海外EC調査部

日本でもサービス開始 スピーディーな配達と充実した会員サービスの韓国EC Coupang(クーパン)

海外EC調査部2022-04-14

Coupang(クーパン)の概要

クーパンは韓国のECサイトであり、アメリカに持株会社を置くEコマース企業です。

2010年8月10日、ハーバード大学卒業後、ボストンコンサルティンググループ(BCG)を経てハーバードビジネススクールを卒業したアメリカ国籍のキム・ボムソク代表が創業しました。

韓国内での売上高はネイバーに次いで2位、イーベイコリアと並ぶ大型ECです。

近年の変化としては、2017年に大規模な物流センター設立と配送システムの継続的な改善により、業務効率が上昇。
2020年頃からコロナの影響により売上が急増しています。

韓国ではAmazonのサービス提供は行われておらず、配送のスピーディーさ、取り扱い商品のジャンルなどから、「日本人にとってのAmazon=韓国の人々にとってのクーパン」と言っても良いと思います。

韓国のECの事情

クーパンのサービスを紹介する前に、韓国内でのECの事情について触れておきましょう。
韓国国内ではモバイル端末でのEC利用が非常に盛んに行われており、年々消費金額も増加しています。

海外製品の購入も多く、韓国国民が2021年に海外から購入した総額は4.1億ドル(日本円で約約5,278億)に上っています。
日本製品は韓国が海外から購入する国の4位に位置しており、特に全体の27%を占めるファッションが人気カテゴリです。
また近年はスポーツ・レジャ―用品も売上を急速に伸ばしており、日本のゴルフブランドが国内愛好家の間で好まれています。

Coupang(クーパン)の配送サービス

クーパンには配送サービスの種類がいくつかあります。

ロケット配送

深夜12時以前に注文すると翌日には配送してくれるサービスです。

Amazonの大規模な物流センターと仕組みは同じで、自社の物流センターに商品を保管し、注文があればすぐに梱包して出荷させるという形式でスピード配送を可能にしています。

ロケットワウ

購入する数量や合計金額に関係なく、ロケット配送をしてもらえる定額サービスです。最初の30日間は無料、それ以降は月額500円がかかります。

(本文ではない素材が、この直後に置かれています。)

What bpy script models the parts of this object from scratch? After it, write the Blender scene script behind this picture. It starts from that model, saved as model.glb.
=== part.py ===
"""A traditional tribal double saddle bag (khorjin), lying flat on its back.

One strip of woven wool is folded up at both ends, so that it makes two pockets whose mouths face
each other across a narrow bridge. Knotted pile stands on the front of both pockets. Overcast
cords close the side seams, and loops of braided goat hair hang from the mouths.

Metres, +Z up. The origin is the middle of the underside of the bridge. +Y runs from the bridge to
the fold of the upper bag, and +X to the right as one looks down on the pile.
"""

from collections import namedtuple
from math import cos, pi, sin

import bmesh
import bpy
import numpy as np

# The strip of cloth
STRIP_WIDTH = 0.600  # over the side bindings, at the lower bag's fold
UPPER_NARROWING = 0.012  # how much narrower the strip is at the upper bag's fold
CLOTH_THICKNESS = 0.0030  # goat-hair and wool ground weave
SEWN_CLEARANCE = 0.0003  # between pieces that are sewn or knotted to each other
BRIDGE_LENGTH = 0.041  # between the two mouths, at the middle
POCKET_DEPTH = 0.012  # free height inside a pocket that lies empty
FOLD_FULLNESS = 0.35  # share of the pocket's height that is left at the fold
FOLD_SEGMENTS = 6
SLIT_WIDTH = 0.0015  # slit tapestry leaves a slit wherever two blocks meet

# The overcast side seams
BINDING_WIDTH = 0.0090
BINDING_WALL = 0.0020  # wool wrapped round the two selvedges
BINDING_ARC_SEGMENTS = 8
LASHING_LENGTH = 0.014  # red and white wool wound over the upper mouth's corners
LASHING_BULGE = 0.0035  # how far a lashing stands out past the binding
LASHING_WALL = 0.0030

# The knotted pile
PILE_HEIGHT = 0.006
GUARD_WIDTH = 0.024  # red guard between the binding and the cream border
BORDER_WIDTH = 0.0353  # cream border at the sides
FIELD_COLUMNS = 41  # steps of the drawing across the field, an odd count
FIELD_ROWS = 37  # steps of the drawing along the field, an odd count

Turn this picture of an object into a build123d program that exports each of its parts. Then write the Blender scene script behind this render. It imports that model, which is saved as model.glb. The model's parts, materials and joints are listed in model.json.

クーパンユーザーであれば加入必須の便利なサービスです。

主なサービス内容は以下の通り。

  • 合計19,800ウォン未満(約2,000円程度)で品物を購入しても、数量に関係なくロケット配送をしてもらえる。
  • 商品を購入すると、早朝配送を選択することができる。
  • 生鮮食品の早朝配送サービスである「ロケットフレッシュ」が利用できる。(15,000ウォン(約1,530円)以上の購入)返品も購入者の送料負担なしでほぼ無条件に可能。(30日以内)
  • 自社のOTT事業であるクーパンプレイ(動画配信サービス)を使用することができる。
  • 後払い決済が利用できる。(ロケット配送、ロケットフレッシュ商品(食料品))

ジェット配送

ロケット配送の一種ですが、ロケット配送との違いは、ロケットワウ会員でなくても当日配達や早朝配送が可能です。

ロケット直購

海外で販売している商品を代行購入するサービスです。
約3,000円以上の購入で無料配送可、未満の場合は約250円の配送料がかかります。(ロケットワウ会員は無条件で無料配送)
ただし、海外直輸入のため個人通関固有符号が必須です
(※関税庁ホームページで簡単に作成可)
通関にかかる日数は1日程度、多くても約2〜4日です。

日本から出店は?

Global Sellersからセラー登録が可能です。

韓国では日本製品も好評で、ファッション、スポーツ・レジャー用品は特に人気があります。
日本のゴルフブランドは韓国でも注目されており、出店には絶好のチャンスかもしれません。

登録には他ECにありがちな現地の銀行口座なども必要ありません。

詳しくは別記事でご紹介予定です。

また試験的に、東京都品川区、大田区、 目黒区、渋谷区(2022年4月現在)で日本版クーパンとも言えるサービスが開始されています。

クーパンは2022年内に台湾と日本への進出を目指しており、この試験的運用で手応えを伺っているようです。

日本版クーパンのサービスはこちら。(https://www.aboutcoupang.jp/)

Coupang(クーパン)のこれから

コロナ禍により、クーパンの業績は急成長しました。
ただ創業当初から右肩上がりの売上と同時に、物流整備などへの先行投資により赤字額も計上し続けています。
それでも韓国内での有料会員は増え続けており、配達サービスに関してはAmazonにも引けを取らないスピード感のあるシステムを構築しています。
今後の成長と共にこの赤字の縮小と、先行投資による物流整備の更なる強化、そして日本国内でのサービス展開など動向に注視したいところです。